Fatherhood back then was about command, about leadership. We obeyed implicitly and we didn’t even think of disobedience because he was 6’2’’ and well built. The first time my dad hugged me was when I graduated from campus. I was already a grown-ass man. It was very touching but it was also awkward. Now we do the shoulder thing because now we are men, at least he sees me as one.
And so I try re-define fatherhood for my daughter. I hug her constantly. I kiss her (sometimes amidst her protests) constantly. I tell her I love her daily. I touch her. I tell her she is gorgeous and even at that age you can tell her she loves to hear this. Women! I, like a whole bunch of guys out there, are trying to be more than fathers, we are trying to be dads. For me fatherhood is marked by a lot of insecurities; am I there enough? If I am is my presence helping in her positive adjustments? Am I good father? Who is a good father? Should I have not raised my voice? If I dropped dead today, will she ever have a recollection of me? Does she really love me? How much? Do you think it’s more than she loves the mom? Well, I sure as hell hope so! Hehe. But yes, you will never meet a more insecure father than me.
Last Monday we took Tamms to school. She looked dapper in her school uniform. Every kid at school was crying that day, crying for their mommas. Picture a roomful of mournful and howling children, it sounded like a funeral in Nyanza. Now, the missus is insanely attached to her and I knew she would cry after leaving her with total strangers for the first time since she was born. I was so sure she would cry.
So we get to school and Tamms starts crying after seeing all those kids cry. And when the time comes to hand her over to the teacher her mom does it in one swift motion and quickly turns on her heels and walks out of the door leaving the poor child bawling and kicking (brutal love of a mother she called it). I stand there, stunned, caught between staying for a little longer or follow her. Watching her cry like that touched me in ways that I won’t describe because my word count here is over. A tennis ball crawled to my throat. Tears stung at my eyes. I swear if I would blinked just once, I was going to tear, so I walked out like a fish; unblinking. Hell, I wasn’t going to be “the dad who cried louder than his daughter on the first day.”
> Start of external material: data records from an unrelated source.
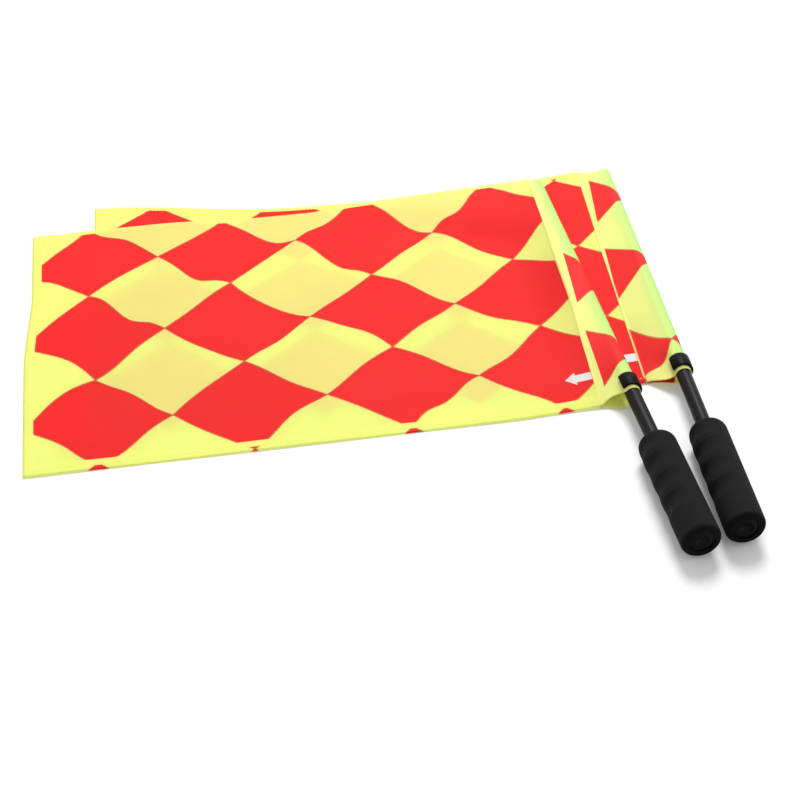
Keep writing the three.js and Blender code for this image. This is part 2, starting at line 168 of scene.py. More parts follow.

# How far the print lies from a plain lattice at the places (column, row) where diamonds touch,
# in millimetres to the right and up, read from the photo
FRONT_SHIFTS = {
    (-7, 0): (0, -24), (-7, 2): (3.6, -6), (-7, 4): (2.6, -3.5),
    (-6, -1): (5.4, -5), (-4, -1): (1, -12.6), (-2, -1): (6, -3), (0, -1): (-2, -2),
    (-5, 0): (1.6, -4.2), (-3, 0): (0.4, 0.6), (-1, 0): (-1.2, -11.2), (1, 0): (-1, -11),
    (-6, 1): (0.4, -0.4), (-4, 1): (-1.6, 1.4), (-2, 1): (-3.4, -9.8), (0, 1): (-1.6, -11.8),
    (-5, 2): (-1.4, 0.6), (-3, 2): (-3, -6.2), (-1, 2): (-3, -11.2), (1, 2): (-1, -6),
    (-6, 3): (-0.6, -7.2), (-4, 3): (-3, -2.2), (-2, 3): (-4, -6.4), (0, 3): (-0.8, 0),
    (-5, 4): (-4.8, -6.8), (-3, 4): (-5, -4.4), (-1, 4): (-3.6, 0), (1, 4): (0, 0),
    (-6, 5): (-4.4, 2.6), (-4, 5): (-8, -2.6), (-2, 5): (-7, 1.4), (0, 5): (-7, 3),
}
REAR_SHIFTS = {
    (-6, -1): (0, 6), (-4, -1): (-7, 3), (-6, 1): (2, 15), (-4, 1): (0.5, 9),
    (-2, 1): (-1, 13), (-6, 3): (6, 14), (-4, 3): (6, 15.5), (-2, 3): (5.6, 12.4),
    (0, -1): (0, 0), (0, 1): (1.4, 0), (0, 3): (5.4, 3.4), (1, 0): (0, 12),
    (1, 2): (0, 5), (1, 4): (0, 6),
}
FRONT_SLEEVE_SHIFTS = {
    (0, -1): (0, 0), (0, 1): (0, 0), (0, 3): (0, -5), (0, 5): (0, 1.4), (1, 0): (0, 0),
    (1, 2): (0, -4.5), (1, 4): (0, -4), (2, 1): (0, 0), (2, 3): (0, 0), (2, 5): (0, 0),
}
REAR_SLEEVE_SHIFTS = {
    (1, 0): (0, -8), (1, 2): (5, -6), (1, 4): (-5, -23), (0, -1): (0, 33), (0, 1): (2, 0),
    (0, 3): (1, -17), (0, 5): (-1.5, -31), (2, 1): (5, 0), (2, 3): (-3, 0), (2, 5): (-3, -36),
}
# How far the four sides of a diamond bow upwards, also read off: upper left, upper right,
# lower left and lower right, each at a quarter, half and three quarters of its way to the right.
# Keys are the column and row of the diamond's centre.
FRONT_BOWS = {
    (-6, 0): ((0, 0, 0), (0.5, 8, 7), (10, 15, 9.5), (3, 3.5, 2)),
    (-4, 0): ((-1, -2, -1.5), (-5, -14, -13), (-8, -15.5, -6.5), (0, 0, 0)),
    (-2, 0): ((1, -2, 3), (3, -6, -11), (-0.5, -14, -8), (0, 1, -0.5)),
    (0, 0): ((0, -8, -2.5), (-9, -6.5, -3), (6, 2, -1), (3, 6, 3)),
    (-6, 2): ((2, 2.5, 1), (0.5, -8.5, -1.5), (6, 11.5, 11.5), (-2.5, 1, 2)),
    (-4, 2): ((0, 1, 2), (-12, -15, -10.5), (-7, -7, -4.5), (-1, -3.5, -2)),
    (-2, 2): ((0, -1, -1), (7, 8, -1), (5, 7, 8.5), (2.5, 3, 0.5)),
    (0, 2): ((-2, -2, 0), (2, 0, 0), (-3.5, -3.5, 0), (-2.5, -3.5, -2)),
    (-6, 4): ((8, 11.5, 7.5), (1, 3, -1), (2, 1.5, -2.5), (-5.5, -3.5, 0)),
    (-4, 4): ((3, 3, 1.5), (0, -3, -2), (-2, -2, -1), (1.5, 6, 4)),
    (-2, 4): ((1, 3.5, 3), (2, 0, -3), (0, 0, 0), (4.5, -1, 1.5)),
    (0, 4): ((-3, -6, -2.5), (-7, -8, -4), (-2.5, -2.5, 0), (-2, 0, 0)),
}
REAR_SLEEVE_BOWS = {(0, 4): ((0, 0, 0), (7, 3, -2), (0, 0, 0), (4, 6, -5))}


def smooth_share(share):
    """A share from 0 to 1 that starts and ends smoothly."""
    held = np.clip(share, 0.0, 1.0)
    return held * held * (3.0 - 2.0 * held)


def mix(start, end, share):
    return start + (end - start) * share


def turned(first, second, angle):
    """Two coordinates after a turn from the first axis towards the second."""
    cos, sin = math.cos(angle), math.sin(angle)
    return first * cos - second * sin, first * sin + second * cos


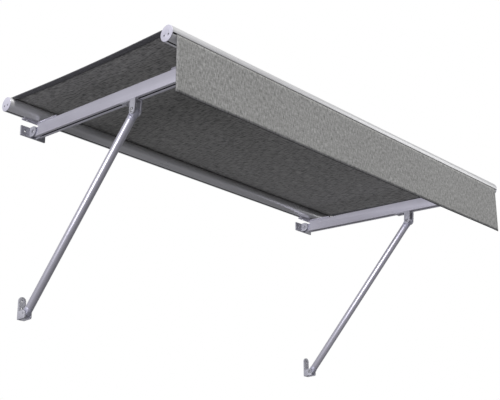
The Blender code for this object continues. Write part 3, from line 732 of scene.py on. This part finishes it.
@dataclass
class ValanceCloth:
    """The loose valance: a hanging flap with a rolled head, hemmed sides and foot, and lock-stitched seams."""

    hinge: Vector
    width: float = 2.273
    drop: float = 0.242
    thickness: float = 0.0010
    foot_hem: float = 0.015
    foot_clear: float = 0.0008
    # How far the flap stops short of the foot, so that the darker foot hem shows below it as a dark band along
    # the bottom edge.
    binding: float = 0.0034
    side_hem: float = 0.012
    head_radius: float = 0.0013
    head_clear: float = 0.004
    sway: float = 0.0018
    columns: int = 150
    rows: int = 20

    def front(self, x: float, down: float) -> float:
        """How far the cloth stands in front of the hinge line at a place: a faint swell that grows downwards."""
        share = down / self.drop
        even = math.sin(x * 7.3 + 0.4) * 0.6 + math.sin(x * 17.0 + 1.9) * 0.25
        uneven = noise.noise(Vector((x * 3.1, 0, 4)))
        return -self.sway * share**1.3 * (even + uneven)

    def strip(
        self, low: float, high: float, top: float, bottom: float, behind: float, columns: int, rows: int
    ) -> bmesh.types.BMesh:
        """A sheet over part of the valance, with its flat map in metres.

        Args:
            low: The lowest X.
            high: The highest X.
            top: How far below the hinge it starts.
            bottom: How far below the hinge it ends.
            behind: How far it lies behind the cloth's middle.
            columns: How many faces across.
            rows: How many faces down.

        Returns:
            The open sheet.
        """
        bm = bmesh.new()
        bmesh.ops.create_grid(bm, x_segments=columns, y_segments=rows, size=1.0)
        flat = bm.loops.layers.uv.new("flat")
        for vert in bm.verts:
            x = low + (high - low) * (vert.co.x + 1.0) / 2.0
            down = top + (bottom - top) * (1.0 - vert.co.y) / 2.0
            vert.co = self.hinge + Vector((x, self.front(x, down) + behind, -down))
        for face in bm.faces:
            for loop in face.loops:
                loop[flat].uv = (loop.vert.co.x, self.hinge.z - loop.vert.co.z)
        return bm

    def build(self, cloth: bpy.types.Material, hem: bpy.types.Material, thread: bpy.types.Material) -> None:
        """Args:
            cloth: The flap's material.
            hem: The doubled hem's material.
            thread: The stitches' material.
        """
        half = self.width / 2
        flap_shape = self.strip(-half, half, 0.0, self.drop - self.binding, 0.0, self.columns, self.rows)
        bmesh.ops.recalc_face_normals(flap_shape, faces=flap_shape.faces[:])
        flap = publish(flap_shape, "valance_flap", cloth, Body.VALANCE, ["valance"], 60.0)
        self.thicken(flap)
        back = self.thickness + 0.0002
        hem_top = self.drop - self.foot_hem
        side_end = hem_top - 0.0005
        bands = {
            "valance_foot_hem": (-half, half, hem_top, self.drop - self.foot_clear, self.columns, 2),
            "left_valance_hem": (-half, -half + self.side_hem, self.head_clear, side_end, 2, self.rows),
            "right_valance_hem": (half - self.side_hem, half, self.head_clear, side_end, 2, self.rows),
        }
        for name, (low, high, top, bottom, columns, rows) in bands.items():
            shape = self.strip(low, high, top, bottom, back, columns, rows)
            bmesh.ops.recalc_face_normals(shape, faces=shape.faces[:])
            band = publish(shape, name, hem, Body.VALANCE, (), 60.0)
            self.thicken(band)
        self.head(cloth)
        self.seams(half, thread)

    def head(self, cloth: bpy.types.Material) -> bpy.types.Object:
        """The rolled head of the flap, on the line that it swings on."""
        bm = bmesh.new()
        bmesh.ops.create_cone(
            bm, cap_ends=True, segments=14, radius1=self.head_radius, radius2=self.head_radius, depth=self.width
        )
        turn = Matrix.Rotation(math.pi / 2, 4, "Y")
        bmesh.ops.transform(bm, matrix=Matrix.Translation(self.hinge) @ turn, verts=bm.verts[:])
        flat = bm.loops.layers.uv.new("flat")
        for face in bm.faces:
            for loop in face.loops:
                loop[flat].uv = (loop.vert.co.x, self.hinge.z - loop.vert.co.z)
        return publish(bm, "valance_head", cloth, Body.VALANCE)

    def seams(self, half: float, thread: bpy.types.Material) -> bpy.types.Object:
        """The stitches of the foot and side hems, on both faces.

        Args:
            half: Half of the flap's width.
            thread: The stitches' material.

        Returns:
            The stitches, as one piece.
        """
        bm = bmesh.new()
        stitching = Stitching()
        foot = self.drop - self.foot_hem + 0.0025
        side_x = half - self.side_hem + 0.0025
        start = self.head_clear
        for lift, outward in ((-0.0006, Vector((0, -1, 0))), (0.0019, Vector((0, 1, 0)))):
            stitching.sew(
                bm,
                lambda run: self.hinge + Vector((run - half, self.front(run - half, foot) + lift, -foot)),
                self.width,
                outward,
            )
            for sign in (-1, 1):
                stitching.sew(
                    bm,
                    lambda run: self.hinge
                    + Vector((sign * side_x, self.front(sign * side_x, run + start) + lift, -run - start)),
                    self.drop - 2 * start,
                    outward,
                )
        return publish(bm, "valance_seams", thread, Body.VALANCE, (), 60.0)

    def thicken(self, piece: bpy.types.Object) -> None:
        """Gives a sheet its thickness, half to each side."""
        solid = piece.modifiers.new("thickness", "SOLIDIFY")
        solid.thickness = self.thickness
        solid.offset = 0.0


# ---------------------------------------------------------------- hard pieces
@dataclass(frozen=True)
class HardPiece:
    """A metal or plastic part that keeps its CAD shape and gets rounded edges and a finish."""

    node: str
    body: Body
    slot: str
    radius: float = 0.0004
    # Which section's inside gets painted shade, if any.
    hollow: Hollow = Hollow.NONE

    def build(self, frame: dict, layout: CanopyFrame, finish: bpy.types.Material) -> bpy.types.Object:
        """Makes the piece.

        Args:
            layout: The canopy's frame.
            finish: Its material.

        Returns:
            The piece.
        """
        shape = rounded_copy(frame, self.node, self.radius)
        if self.hollow is not Hollow.NONE:
            self.mark_hollow(shape, layout)
        return publish(shape, f"{self.node}_detail", finish, self.body, [self.node])


    def mark_hollow(self, shape: bmesh.types.BMesh, layout: CanopyFrame) -> None:
        """Marks the faces deep inside an extrusion, where the finish paints shade as a near-black colour.

        Args:
            shape: The piece's shape.
            layout: The canopy's frame.
        """
        across = [layout.section(vert.co) for vert in shape.verts]
        low = [min(values) for values in zip(*across)]
        high = [max(values) for values in zip(*across)]
        middle = [(a + b) / 2 for a, b in zip(low, high)]
        half = [(b - a) / 2 for a, b in zip(low, high)]
        layer = shape.verts.layers.float.new(PAINTED_SHADE_LAYER)
        for vert, place in zip(shape.verts, across):
            x, reach, height = (value - centre for value, centre in zip(place, middle))
            if self.hollow is Hollow.ROUND:
                depth = half[2] - math.hypot(reach, height)
            else:
                depth = min(half[0] - abs(x), half[2] - abs(height))
            vert[layer] = 1.0 if depth > HOLLOW_SKIN else 0.0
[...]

I realize that my little girl’s life has now started and she will continue to cry. She will cry when she is betrayed. She will cry when she meets a boy she likes and who will break her heart. She will cry when nothing will seem to work in her life. She will cry when she realizes she made the wrong choices. She will cry when she is happy and joyous. She will cry when she misses a promotion. She will cry when she loves a man who doesn’t love her the way she wants to be loved. She will cry at her wedding, but not as hard as she will cry when I kick out one of her rubbish boyfriends from my house. But I pray she understands that quite often you have to cry in order to smile.